Die VEMPs
Die VEMPs (vestibulär evozierten myogenen Potentiale) zu testen gewinnt in der Gleichgewichtsdiagnostik einen immer höheren Stellenwert.
Was sind VEMPs?
Das Gleichgewichtsorgan besteht aus 5 Teilen – 3 knöcherne Halbkreise, die sogenannten Bogengänge, in denen Drehbewegungen des Kopfes gemessen werden und 2 kleine „Säckchen“, Sacculus und Utriculus, sehr kleine Organe mit nur wenigen Kubikmillimeter Volumen, die lineare Beschleunigung wahrnehmen. Durch sie wird zum Beispiel gemessen, wie stark wir beim Autofahren Gas geben und bremsen oder auch das Liftfahren.
Während der vKIT (Video- Kopfimpulstest) die Funktion Drehsensoren beurteilen kann, dienen die VEMPs der Darstellung eben dieser Linearbeschleunigungssensoren Sacculus und Utriculus.
Wie funktioniert die Messung?
Die Messung ist völlig schmerzfrei. Es werden Elektroden an Hals und/oder unter den Augen angebracht. Ins Ohr bekommt man einen Hörer, der während der Messung klickartige Geräusche abgibt. Es ist wichtig, dass Muskeln am Hals angespannt sind während der Messung, denn, wie der Name schon sagt, werden myogene Potentiale gemessen. Das sind Kontraktionen der Muskeln, die durch die Klicks im Ohr stimuliert werden.
Was wird gemessen?
Durch den Klick entsteht im Ohr eine Druckwelle, die durch die Linearbeschleunigungssensoren Sacculus und Utriculus wahrgenommen werden. Diese sind wiederum mit verschiedenen Muskeln des Stützapparates verbunden. Nehmen wir zum Beispiel sehr laute Geräusche wahr, entsteht eine stärkere Druckwelle im Ohr und die Muskeln „zucken“ heftiger. Tatsächlich spüren wir diese Kontraktionen nicht, allerdings können wir sie messen. Da es um den Luftdruck geht, kann die Untersuchung auch bei tauben PatientInnen erfolgreich sein. Sind die Muskeln während der Untersuchung aktiv, können wir das sehen und messen. Regiert der Muskel nicht, funktionieren die Sensoren schlecht oder gar nicht.
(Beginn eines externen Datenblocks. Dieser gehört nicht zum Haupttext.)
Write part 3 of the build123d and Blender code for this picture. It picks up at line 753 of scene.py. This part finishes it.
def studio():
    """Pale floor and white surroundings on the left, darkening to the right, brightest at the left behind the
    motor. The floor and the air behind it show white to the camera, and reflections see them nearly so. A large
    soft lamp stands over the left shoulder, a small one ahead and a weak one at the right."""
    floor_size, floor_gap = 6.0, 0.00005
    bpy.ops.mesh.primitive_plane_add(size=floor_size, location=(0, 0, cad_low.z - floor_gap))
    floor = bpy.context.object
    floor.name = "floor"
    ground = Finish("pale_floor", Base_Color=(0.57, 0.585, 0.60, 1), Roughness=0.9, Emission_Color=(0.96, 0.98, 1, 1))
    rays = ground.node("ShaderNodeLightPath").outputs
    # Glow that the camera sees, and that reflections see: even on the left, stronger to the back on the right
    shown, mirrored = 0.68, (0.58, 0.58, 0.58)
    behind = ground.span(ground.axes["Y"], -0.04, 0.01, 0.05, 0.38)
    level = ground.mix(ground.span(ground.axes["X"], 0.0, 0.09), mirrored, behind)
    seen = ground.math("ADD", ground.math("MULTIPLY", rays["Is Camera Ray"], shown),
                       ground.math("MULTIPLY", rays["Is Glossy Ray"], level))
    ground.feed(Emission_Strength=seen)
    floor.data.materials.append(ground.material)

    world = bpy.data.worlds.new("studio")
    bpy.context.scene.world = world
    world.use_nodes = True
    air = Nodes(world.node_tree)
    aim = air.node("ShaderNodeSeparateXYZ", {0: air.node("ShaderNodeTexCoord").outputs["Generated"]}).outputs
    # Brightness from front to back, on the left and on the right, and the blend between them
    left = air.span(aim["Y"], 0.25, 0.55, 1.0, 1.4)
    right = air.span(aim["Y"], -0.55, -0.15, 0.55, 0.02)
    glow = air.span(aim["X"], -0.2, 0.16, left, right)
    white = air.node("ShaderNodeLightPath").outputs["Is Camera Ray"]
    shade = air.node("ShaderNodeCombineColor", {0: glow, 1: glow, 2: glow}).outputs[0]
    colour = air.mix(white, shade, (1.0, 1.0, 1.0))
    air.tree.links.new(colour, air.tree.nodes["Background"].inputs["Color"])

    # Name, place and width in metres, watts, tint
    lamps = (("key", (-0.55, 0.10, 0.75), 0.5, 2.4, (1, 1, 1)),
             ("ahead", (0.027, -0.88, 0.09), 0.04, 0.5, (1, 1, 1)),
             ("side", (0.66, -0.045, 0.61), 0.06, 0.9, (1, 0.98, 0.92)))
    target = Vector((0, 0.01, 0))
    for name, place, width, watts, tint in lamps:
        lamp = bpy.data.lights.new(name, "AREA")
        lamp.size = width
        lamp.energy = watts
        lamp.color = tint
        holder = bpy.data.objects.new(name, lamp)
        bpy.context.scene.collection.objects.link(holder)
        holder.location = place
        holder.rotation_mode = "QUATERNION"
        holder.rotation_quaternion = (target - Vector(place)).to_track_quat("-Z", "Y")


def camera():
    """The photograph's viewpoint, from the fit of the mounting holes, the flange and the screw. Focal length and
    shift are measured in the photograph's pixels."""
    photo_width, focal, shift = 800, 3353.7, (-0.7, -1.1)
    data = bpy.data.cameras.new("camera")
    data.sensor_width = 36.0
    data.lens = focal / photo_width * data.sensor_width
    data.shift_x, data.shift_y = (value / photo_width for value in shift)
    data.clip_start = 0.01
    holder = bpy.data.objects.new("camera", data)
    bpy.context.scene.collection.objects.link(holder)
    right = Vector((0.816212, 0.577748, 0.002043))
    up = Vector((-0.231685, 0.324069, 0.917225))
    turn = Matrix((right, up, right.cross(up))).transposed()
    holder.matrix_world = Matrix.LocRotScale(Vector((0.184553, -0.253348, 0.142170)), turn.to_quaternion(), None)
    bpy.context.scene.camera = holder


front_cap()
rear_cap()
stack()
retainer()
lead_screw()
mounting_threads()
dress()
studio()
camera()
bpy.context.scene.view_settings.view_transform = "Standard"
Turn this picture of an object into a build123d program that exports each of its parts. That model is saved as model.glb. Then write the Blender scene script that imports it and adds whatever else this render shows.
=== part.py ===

Sicherstellen muss man vor der Messung, dass der Gehörgang und das Mittelohr frei sind, da auch zum Beispiel Ohrenschmalz zu falschen Ergebnissen führen kann.
Wann wird gemessen?
Vor allem bei chronischen Schwindelerkrankungen kann diese Untersuchung hilfreich sein, um zu einer Diagnose zu gelangen. Beim Morbus Menière (siehe Kapitel „über Schwindel“) kann sie einen sogenannten Hydrops aufzeigen. Auch bei Migräne mit Schwindelepisoden hilft diese Untersuchung um festzustellen, ob das Innenohr betroffen ist.
Da die VEMPs bei Innenohrerkrankungen sehr früh aufzeigen können, dass etwas nicht in Ordnung ist, sind diese auch in Screeningverfahren, zum Beispiel auch bei Kindern, von Bedeutung. Bei immer wiederkehrendem Lagerungsschwindel zeigen sie einen Schaden früh an, welcher ein Risiko für zukünftige Episoden widerspiegelt. Bei seltenen Erkrankungen wie der Bogengangsdehiszenz (einem fehlenden Knochenanteil bei den Drehsensoren) zeigt sich ein typisches Bild bei der Messung. Auch bei intratympanalen Therapien („Spritze ins Ohr“) sind VEMPs für eine Verlaufskontrolle hilfreich.
Fazit
Durch die schmerzlose und einfache Durchführung des Tests und der deutlichen Aussagekraft werden die VEMPs gerne als Zusatzdiagnostik genutzt, einerseits um eine Diagnose zu bestätigen oder auch andererseits um Krankheiten auszuschließen. Das Ergebnis ist sofort verfügbar. Die Untersuchung dauert ca. 20-30 Minuten und wird bei Bedarf als Folge einer klinischen Schwindeluntersuchung durchgeführt.